[What is required] Copy every line of the listing exactly.

[Dataset excerpt]

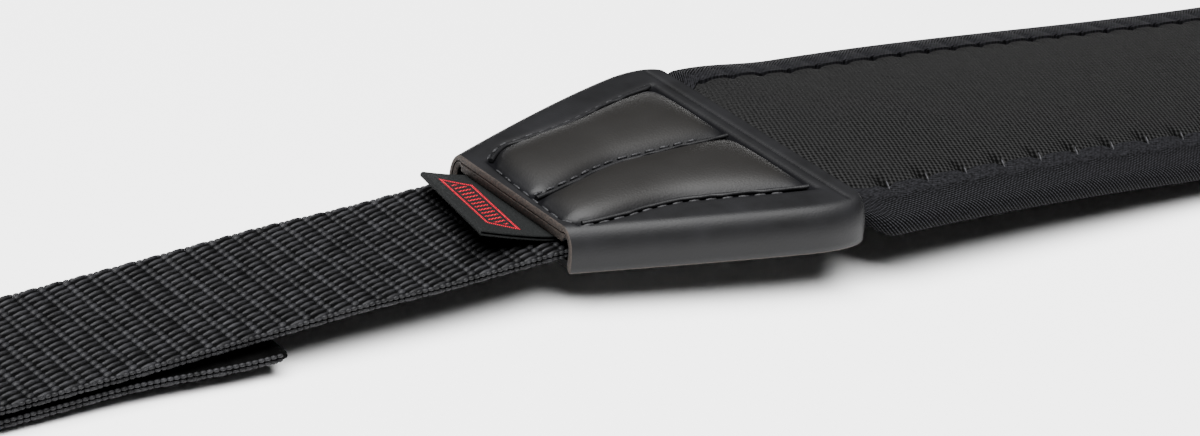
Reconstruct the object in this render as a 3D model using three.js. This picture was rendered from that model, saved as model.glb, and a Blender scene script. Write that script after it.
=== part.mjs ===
// Camera neck strap: a padded neck piece with bound edges, a leatherette end piece on each end,
// and a webbing arm that leaves each end piece, turns round an eye and doubles back under itself.
// Millimetres, +Z up, +X along the strap. The strap lies on the plane z = 0 with the middle of
// the pad at the origin. Each end is built pointing along +X, and the left one is turned round.
import * as THREE from 'three';

// Driving dimensions
const clearance = 0.3; // between pieces that lie on each other

const webbingWidth = 30;
const webbingThickness = 1.9;
const webbingEdgeRound = 0.5; // how far the woven edge tapers
const armLength = 230; // from the mouth of the end piece to the end of the eye
const tailStart = 45; // from the mouth to the free end of the tail
const tailDroop = 1.1; // how far the free end hangs away from the upper layer
const tailShift = 1.2; // how far the free end lies off to one side
const tailBendLength = 30;
const eyeRadius = 5;
const eyeRampLength = 27; // where the upper layer rises to the top of the eye

const keeperLength = 12;
const keeperWall = 1.6;
const keeperRound = 1.2;
const keeperRampLength = 18; // where both layers climb to the keeper's floor
const keeperMargin = 3; // level webbing left beside the keeper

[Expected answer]
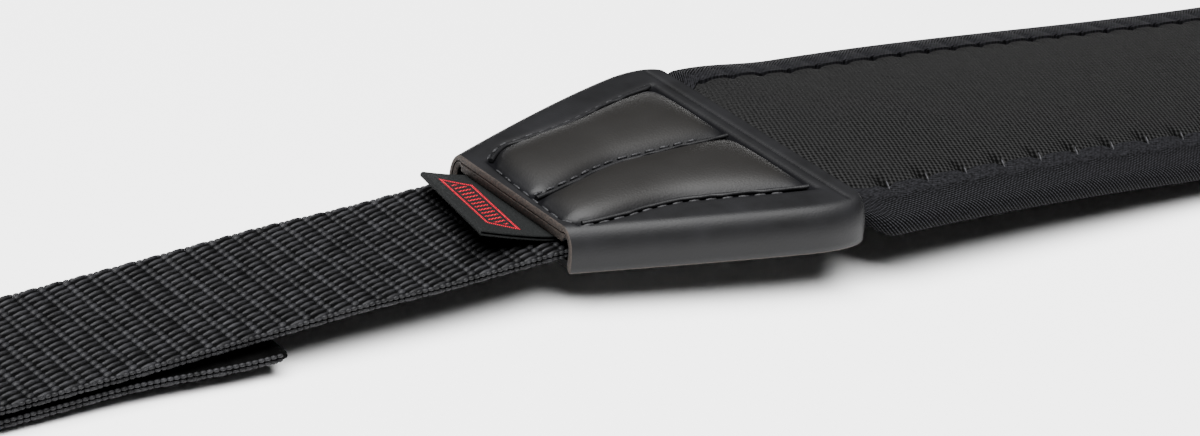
Reconstruct the object in this render as a 3D model using three.js. This picture was rendered from that model, saved as model.glb, and a Blender scene script. Write that script after it.
=== part.mjs ===
// Camera neck strap: a padded neck piece with bound edges, a leatherette end piece on each end,
// and a webbing arm that leaves each end piece, turns round an eye and doubles back under itself.
// Millimetres, +Z up, +X along the strap. The strap lies on the plane z = 0 with the middle of
// the pad at the origin. Each end is built pointing along +X, and the left one is turned round.
import * as THREE from 'three';

// Driving dimensions
const clearance = 0.3; // between pieces that lie on each other

const webbingWidth = 30;
const webbingThickness = 1.9;
const webbingEdgeRound = 0.5; // how far the woven edge tapers
const armLength = 230; // from the mouth of the end piece to the end of the eye
const tailStart = 45; // from the mouth to the free end of the tail
const tailDroop = 1.1; // how far the free end hangs away from the upper layer
const tailShift = 1.2; // how far the free end lies off to one side
const tailBendLength = 30;
const eyeRadius = 5;
const eyeRampLength = 27; // where the upper layer rises to the top of the eye

const keeperLength = 12;
const keeperWall = 1.6;
const keeperRound = 1.2;
const keeperRampLength = 18; // where both layers climb to the keeper's floor
const keeperMargin = 3; // level webbing left beside the keeper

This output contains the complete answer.